Let’s go streakin’: The best barometer on the psyche of the Browns is Jarvis Landry. The wide receiver was the one who predicted after the loss to the Rams, “We’re going to be a great team.” Then he had a career-game in Baltimore and propelled a 40-25 win.

Since Landry was traded to the Browns in 2018, he has been a beacon of positivity. His demeanor on Thursday was different.

He is frustrated with the offense, with the inexplicable trouble Mayfield is having getting the ball to him and Beckham, with play-calling, and with losing.

“Even though it’s early, it’s definitely a point in our season where we have to hit the ground running. We have to get going right now,” Landry said. “No more peaks and valleys.
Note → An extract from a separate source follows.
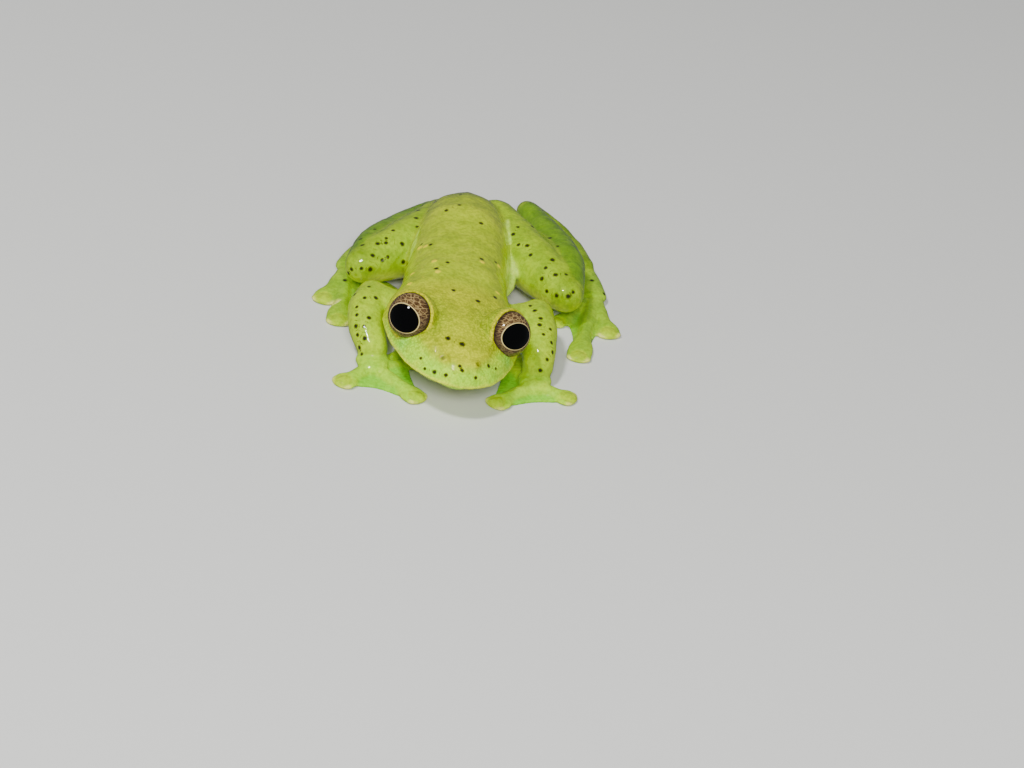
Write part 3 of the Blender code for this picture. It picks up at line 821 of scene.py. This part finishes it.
def sculpt_trunk(skin):
    side, s, height = body_places(skin.points)
    aside = np.abs(side)
    top = skin.share["body"] * step_up(0.6, 1.6, height)
    amount = np.zeros(len(s))
    for rise, middle, width, place, length in BACK_SWELLINGS:
        amount += rise * bell(aside - middle, width) * bell(s - place, length)
    # The end of the spine and the hollows beside it
    amount += 0.06 * bell(side, 0.35) * step_up(19.0, 20.0, s)
    amount -= 0.05 * bell(aside - 1.0, 0.5) * step_up(19.5, 20.5, s)
    skin.push(amount * top)
    bumps = np.array([noise.noise(Vector(p) * 0.55) for p in skin.points])
    fine = np.array([noise.noise(Vector(p) * 1.6) for p in skin.points])
    thin = sum(skin.share[k] for k in ("hand", "foot", "hand_web", "foot_web"))
    soft = 1 - skin.share["lids"] - 0.6 * thin
    skin.push((0.07 * bumps + 0.025 * fine) * soft)


def pads():
    """The middle of each pad on the floor, with the way that its digit points."""
    for limb in list(ARMS.values()) + list(LEGS.values()):
        root = np.array(limb["palm"] if "palm" in limb else limb["sole"])[:2]
        for pad in limb["digits"]:
            yield np.array(pad), unit(np.array(pad) - root)


def sculpt_pads(skin):
    """A groove round each pad, and the swelling that it rings."""
    amount = np.zeros(len(skin.points))
    upper = step_up(0.15, 0.3, skin.points[:, 2])
    for pad, ahead in pads():
        far = np.linalg.norm(skin.points[:, :2] - pad - ahead * 0.05, axis=1)
        amount += upper * (0.05 * bell(far, 0.35) - 0.05 * bell(far - 0.55, 0.12))
    skin.push(amount * (skin.share["hand"] + skin.share["foot"]))


# Marks placed by the view
def sight_line(view_x, view_y):
    x = VIEW_CORNER[0] + view_x / VIEW_SCALE
    y = VIEW_CORNER[1] + view_y / VIEW_SCALE
    ray = (
        CAMERA_RIGHT * (x - FRAME_PX[0] / 2)
        - CAMERA_UP * (y - FRAME_PX[1] / 2)
        - CAMERA_BACK * FOCAL_PX
    )
    return unit(ray)


def seen_at(tree, view_x, view_y):
    """Where a sight line meets the skin, or None."""
    ray = sight_line(view_x, view_y)
    hit = tree.ray_cast(Vector(CAMERA_PLACE), Vector(ray))
    return None if hit[0] is None else np.array(hit[0])


def seen_marks(tree):
    dots = []
    for size, places in DOTS.values():
        for number, place in enumerate(places):
            spot = seen_at(tree, *place)
            if spot is not None:
                dots.append((*spot, size * (0.85 + 0.1 * (number % 4))))
    return dots


def hidden_marks(skin, dots, random):
    """More dots of the same kind where the view doesn't reach."""
    normals = skin.normals()
    sight = unit(CAMERA_PLACE - skin.points)
    hidden = (normals * sight).sum(1) < 0.12
    dotted = sum(skin.share[k] for k in ("body", "upper_arm", "forearm", "thigh",
                                         "shank", "tarsus")) > 0.9
    upper = (normals[:, 2] > -0.05) & (skin.points[:, 2] > 0.7)
    chosen = np.flatnonzero(hidden & dotted & upper)
    random.shuffle(chosen)
    placed = np.array([dot[:3] for dot in dots])
    for index in chosen[:HIDDEN_TRIES]:
        point = skin.points[index]
        nearest = np.linalg.norm(placed - point, axis=1).min()
        if nearest > random.uniform(*HIDDEN_SPACING):
            placed = np.vstack((placed, point))
            dots.append((*point, random.uniform(*HIDDEN_SIZE)))
    return dots


def offsets(points, marks):
    """From each point to its nearest mark, in units of the mark's size."""
    tree = KDTree(len(marks))
    for number, mark in enumerate(marks):
        tree.insert(mark[:3], number)
    tree.balance()
    nearest = np.array([tree.find(point)[1] for point in points])
    marks = np.array(marks)[nearest]
    return (points - marks[:, :3]) / marks[:, 3:4]


def linear(name):
    """A named colour as the renderer's linear light."""
    value = np.array(SRGB[name]) / 255
    return np.where(value <= 0.04045, value / 12.92, ((value + 0.055) / 1.055) ** 2.4)


def blend_to(colour, name, amount):
    amount = np.clip(amount, 0, 1)[:, None]
    return colour * (1 - amount) + linear(name) * amount


def to_line(points, line):
    """Distance from points to a chain of points, less its half width."""
    best = np.full(len(points), 99.0)
    for near, far in zip(line, line[1:]):
        a, b = np.array(near[:3]), np.array(far[:3])
        t = np.clip(((points - a) @ (b - a)) / ((b - a) @ (b - a)), 0, 1)
        width = near[3] + (far[3] - near[3]) * t
        gap = np.linalg.norm(points - a - t[:, None] * (b - a), axis=1)
        best = np.minimum(best, gap - width)
    return best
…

“I think the biggest thing about teams in this league -- great teams, playoff teams -- is they put streaks together. At some point during the season, they put a couple 4-5 game [win] streaks together. We have to find a way to do that.

“We can start with it before the bye [next week]. Come back against New England, Denver and Miami and divisional game against Pittsburgh and get some things going. Panic button is not the thing.

“I think our focus has to be on, like, we may not be as good as we thought we were. We need to find ways to play to our potential. We just haven’t been playing to our potential.

“We haven’t been a disciplined football team like we’d like to be. We haven’t been making enough plays, whether we’d be in position or not. Our playmakers haven’t been given a lot of opportunities to make plays. We’re 2-3. Easily, a couple of these games, our record could be flipped, 3-1 or 4-1.”

I believe the biggest flaw in this Browns team is immaturity. It constantly beats itself with dumb penalties, missed opportunities, and lack of character. The fact they keep happening five games into the season is a troubling sign.

They are not resilient. They wilt when bad things happen to them instead of overcoming them.

That has to change for the Browns to be the team they can be.